## Source data
----------

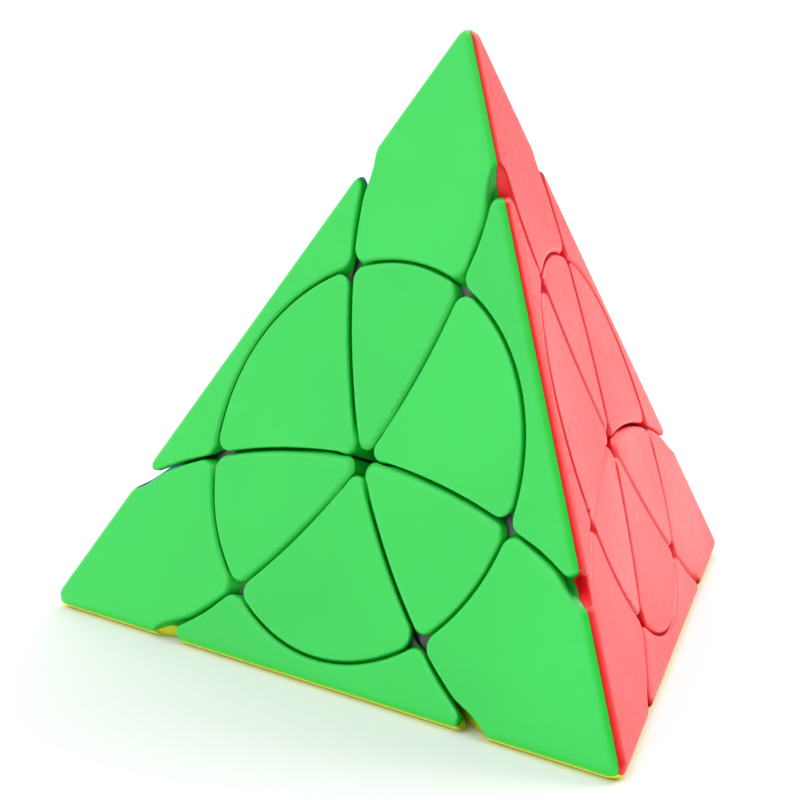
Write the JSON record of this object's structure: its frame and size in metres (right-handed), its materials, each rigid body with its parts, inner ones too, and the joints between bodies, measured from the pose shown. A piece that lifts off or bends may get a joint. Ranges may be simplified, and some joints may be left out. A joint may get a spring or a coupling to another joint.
{
  "type": "pyramid twisty puzzle",
  "caption": "Tetrahedral twisty puzzle: corner layers and petal discs turn about four axes on a sprung ball core inside.",
  "frame": {"origin": "centre of the ball core, which is the centre of the tetrahedron", "axes": "+Z through the top corner and square to the yellow base; +X along the front edge, from the left corner to the right corner; +Y away from the green face, so the green face looks towards -Y and up"},
  "size_m": [0.0934, 0.0815, 0.077],
  "materials": {
    "green_plastic": "satin moulded",
    "red_plastic": "satin moulded",
    "blue_plastic": "satin moulded",
    "yellow_plastic": "satin moulded",
    "grey_inner_plastic": "matte moulded",
    "steel": "bright"
  },
  "bodies": {
    "lower_body": {"edge_front_green": "green_plastic", "corner_left_green": "green_plastic", "corner_right_green": "green_plastic", "edge_right_back_red": "red_plastic", "corner_right_red": "red_plastic", "corner_back_red": "red_plastic", "edge_left_back_blue": "blue_plastic", "corner_back_blue": "blue_plastic", "corner_left_blue": "blue_plastic", "corner_left_yellow": "yellow_plastic", "edge_right_back_yellow": "yellow_plastic", "corner_back_yellow": "yellow_plastic", "edge_front_yellow": "yellow_plastic", "corner_right_yellow": "yellow_plastic", "edge_left_back_yellow": "yellow_plastic", "screw_top": "steel", "spring_top": "steel", "screw_left": "steel", "spring_left": "steel", "screw_right": "steel", "spring_right": "steel", "screw_back": "steel", "spring_back": "steel", "core_ball": "grey_inner_plastic"},
    "top_layer": {"corner_top_green": "green_plastic", "edge_top_right_green": "green_plastic", "edge_top_left_green": "green_plastic", "corner_top_red": "red_plastic", "edge_top_back_red": "red_plastic", "edge_top_right_red": "red_plastic", "corner_top_blue": "blue_plastic", "edge_top_left_blue": "blue_plastic", "edge_top_back_blue": "blue_plastic"},
    "green_disc_lower": {"petal_green_edge_front": "green_plastic", "petal_green_corner_left": "green_plastic", "petal_green_corner_right": "green_plastic"},
    "green_disc_upper": {"petal_green_corner_top": "green_plastic", "petal_green_edge_top_right": "green_plastic", "petal_green_edge_top_left": "green_plastic"},
    "red_disc_lower": {"petal_red_edge_right_back": "red_plastic", "petal_red_corner_right": "red_plastic", "petal_red_corner_back": "red_plastic"},
    "red_disc_upper": {"petal_red_corner_top": "red_plastic", "petal_red_edge_top_back": "red_plastic", "petal_red_edge_top_right": "red_plastic"},
    "blue_disc_lower": {"petal_blue_edge_left_back": "blue_plastic", "petal_blue_corner_back": "blue_plastic", "petal_blue_corner_left": "blue_plastic"},
    "blue_disc_upper": {"petal_blue_corner_top": "blue_plastic", "petal_blue_edge_top_left": "blue_plastic", "petal_blue_edge_top_back": "blue_plastic"},
    "yellow_disc": {"petal_yellow_corner_left": "yellow_plastic", "petal_yellow_edge_right_back": "yellow_plastic", "petal_yellow_corner_back": "yellow_plastic", "petal_yellow_edge_front": "yellow_plastic", "petal_yellow_corner_right": "yellow_plastic", "petal_yellow_edge_left_back": "yellow_plastic"}
  },
  "joints": [
    {"name": "top_layer_turn", "type": "hinge", "parent": "lower_body", "child": "top_layer", "pos_m": [0, 0, 0], "axis": [0, 0, 1], "range_deg": [-120, 120]},
    {"name": "green_disc_turn", "type": "hinge", "parent": "lower_body", "child": "green_disc_lower", "pos_m": [0, 0, 0], "axis": [0, -0.9428, 0.3333], "continuous": true},
    {"name": "red_disc_turn", "type": "hinge", "parent": "lower_body", "child": "red_disc_lower", "pos_m": [0, 0, 0], "axis": [0.8165, 0.4714, 0.3333], "continuous": true},
    {"name": "blue_disc_turn", "type": "hinge", "parent": "lower_body", "child": "blue_disc_lower", "pos_m": [0, 0, 0], "axis": [-0.8165, 0.4714, 0.3333], "continuous": true},
    {"name": "green_disc_upper_turn", "type": "hinge", "parent": "top_layer", "child": "green_disc_upper", "pos_m": [0, 0, 0], "axis": [0, -0.9428, 0.3333], "continuous": true},
    {"name": "red_disc_upper_turn", "type": "hinge", "parent": "top_layer", "child": "red_disc_upper", "pos_m": [0, 0, 0], "axis": [0.8165, 0.4714, 0.3333], "continuous": true},
    {"name": "blue_disc_upper_turn", "type": "hinge", "parent": "top_layer", "child": "blue_disc_upper", "pos_m": [0, 0, 0], "axis": [-0.8165, 0.4714, 0.3333], "continuous": true},
    {"name": "yellow_disc_turn", "type": "hinge", "parent": "lower_body", "child": "yellow_disc", "pos_m": [0, 0, 0], "axis": [0, 0, -1], "continuous": true}
  ],
  "couplings": [
    {"joint": "green_disc_upper_turn", "follows": "green_disc_turn", "ratio": 1},
    {"joint": "red_disc_upper_turn", "follows": "red_disc_turn", "ratio": 1},
    {"joint": "blue_disc_upper_turn", "follows": "blue_disc_turn", "ratio": 1}
  ]
}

----------

## Aim
Restate the listing in full, word for word.

## Final answer
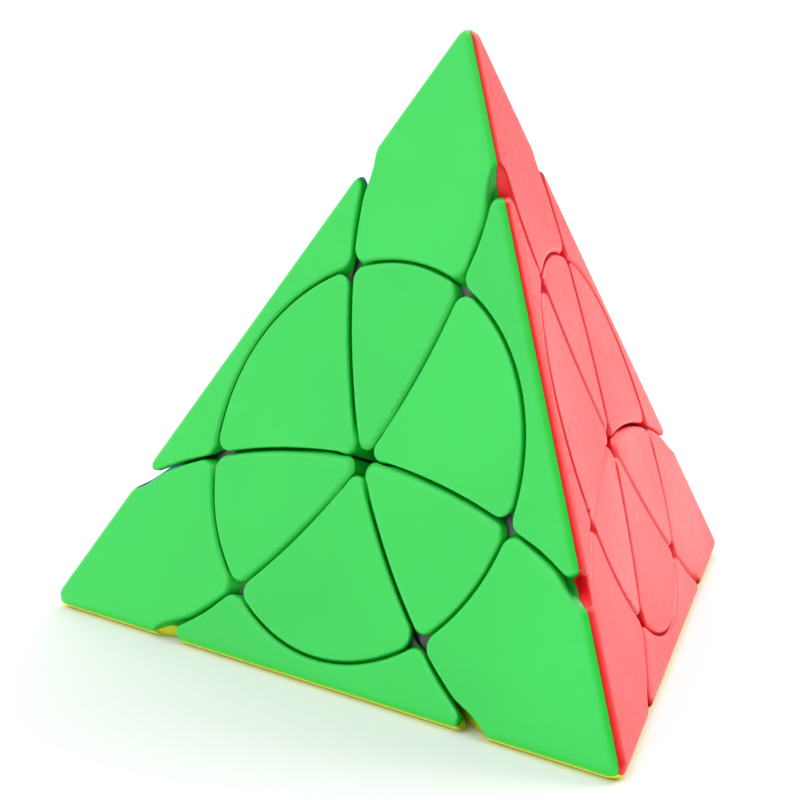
Write the JSON record of this object's structure: its frame and size in metres (right-handed), its materials, each rigid body with its parts, inner ones too, and the joints between bodies, measured from the pose shown. A piece that lifts off or bends may get a joint. Ranges may be simplified, and some joints may be left out. A joint may get a spring or a coupling to another joint.
{
  "type": "pyramid twisty puzzle",
  "caption": "Tetrahedral twisty puzzle: corner layers and petal discs turn about four axes on a sprung ball core inside.",
  "frame": {"origin": "centre of the ball core, which is the centre of the tetrahedron", "axes": "+Z through the top corner and square to the yellow base; +X along the front edge, from the left corner to the right corner; +Y away from the green face, so the green face looks towards -Y and up"},
  "size_m": [0.0934, 0.0815, 0.077],
  "materials": {
    "green_plastic": "satin moulded",
    "red_plastic": "satin moulded",
    "blue_plastic": "satin moulded",
    "yellow_plastic": "satin moulded",
    "grey_inner_plastic": "matte moulded",
    "steel": "bright"
  },
  "bodies": {
    "lower_body": {"edge_front_green": "green_plastic", "corner_left_green": "green_plastic", "corner_right_green": "green_plastic", "edge_right_back_red": "red_plastic", "corner_right_red": "red_plastic", "corner_back_red": "red_plastic", "edge_left_back_blue": "blue_plastic", "corner_back_blue": "blue_plastic", "corner_left_blue": "blue_plastic", "corner_left_yellow": "yellow_plastic", "edge_right_back_yellow": "yellow_plastic", "corner_back_yellow": "yellow_plastic", "edge_front_yellow": "yellow_plastic", "corner_right_yellow": "yellow_plastic", "edge_left_back_yellow": "yellow_plastic", "screw_top": "steel", "spring_top": "steel", "screw_left": "steel", "spring_left": "steel", "screw_right": "steel", "spring_right": "steel", "screw_back": "steel", "spring_back": "steel", "core_ball": "grey_inner_plastic"},
    "top_layer": {"corner_top_green": "green_plastic", "edge_top_right_green": "green_plastic", "edge_top_left_green": "green_plastic", "corner_top_red": "red_plastic", "edge_top_back_red": "red_plastic", "edge_top_right_red": "red_plastic", "corner_top_blue": "blue_plastic", "edge_top_left_blue": "blue_plastic", "edge_top_back_blue": "blue_plastic"},
    "green_disc_lower": {"petal_green_edge_front": "green_plastic", "petal_green_corner_left": "green_plastic", "petal_green_corner_right": "green_plastic"},
    "green_disc_upper": {"petal_green_corner_top": "green_plastic", "petal_green_edge_top_right": "green_plastic", "petal_green_edge_top_left": "green_plastic"},
    "red_disc_lower": {"petal_red_edge_right_back": "red_plastic", "petal_red_corner_right": "red_plastic", "petal_red_corner_back": "red_plastic"},
    "red_disc_upper": {"petal_red_corner_top": "red_plastic", "petal_red_edge_top_back": "red_plastic", "petal_red_edge_top_right": "red_plastic"},
    "blue_disc_lower": {"petal_blue_edge_left_back": "blue_plastic", "petal_blue_corner_back": "blue_plastic", "petal_blue_corner_left": "blue_plastic"},
    "blue_disc_upper": {"petal_blue_corner_top": "blue_plastic", "petal_blue_edge_top_left": "blue_plastic", "petal_blue_edge_top_back": "blue_plastic"},
    "yellow_disc": {"petal_yellow_corner_left": "yellow_plastic", "petal_yellow_edge_right_back": "yellow_plastic", "petal_yellow_corner_back": "yellow_plastic", "petal_yellow_edge_front": "yellow_plastic", "petal_yellow_corner_right": "yellow_plastic", "petal_yellow_edge_left_back": "yellow_plastic"}
  },
  "joints": [
    {"name": "top_layer_turn", "type": "hinge", "parent": "lower_body", "child": "top_layer", "pos_m": [0, 0, 0], "axis": [0, 0, 1], "range_deg": [-120, 120]},
    {"name": "green_disc_turn", "type": "hinge", "parent": "lower_body", "child": "green_disc_lower", "pos_m": [0, 0, 0], "axis": [0, -0.9428, 0.3333], "continuous": true},
    {"name": "red_disc_turn", "type": "hinge", "parent": "lower_body", "child": "red_disc_lower", "pos_m": [0, 0, 0], "axis": [0.8165, 0.4714, 0.3333], "continuous": true},
    {"name": "blue_disc_turn", "type": "hinge", "parent": "lower_body", "child": "blue_disc_lower", "pos_m": [0, 0, 0], "axis": [-0.8165, 0.4714, 0.3333], "continuous": true},
    {"name": "green_disc_upper_turn", "type": "hinge", "parent": "top_layer", "child": "green_disc_upper", "pos_m": [0, 0, 0], "axis": [0, -0.9428, 0.3333], "continuous": true},
    {"name": "red_disc_upper_turn", "type": "hinge", "parent": "top_layer", "child": "red_disc_upper", "pos_m": [0, 0, 0], "axis": [0.8165, 0.4714, 0.3333], "continuous": true},
    {"name": "blue_disc_upper_turn", "type": "hinge", "parent": "top_layer", "child": "blue_disc_upper", "pos_m": [0, 0, 0], "axis": [-0.8165, 0.4714, 0.3333], "continuous": true},
    {"name": "yellow_disc_turn", "type": "hinge", "parent": "lower_body", "child": "yellow_disc", "pos_m": [0, 0, 0], "axis": [0, 0, -1], "continuous": true}
  ],
  "couplings": [
    {"joint": "green_disc_upper_turn", "follows": "green_disc_turn", "ratio": 1},
    {"joint": "red_disc_upper_turn", "follows": "red_disc_turn", "ratio": 1},
    {"joint": "blue_disc_upper_turn", "follows": "blue_disc_turn", "ratio": 1}
  ]
}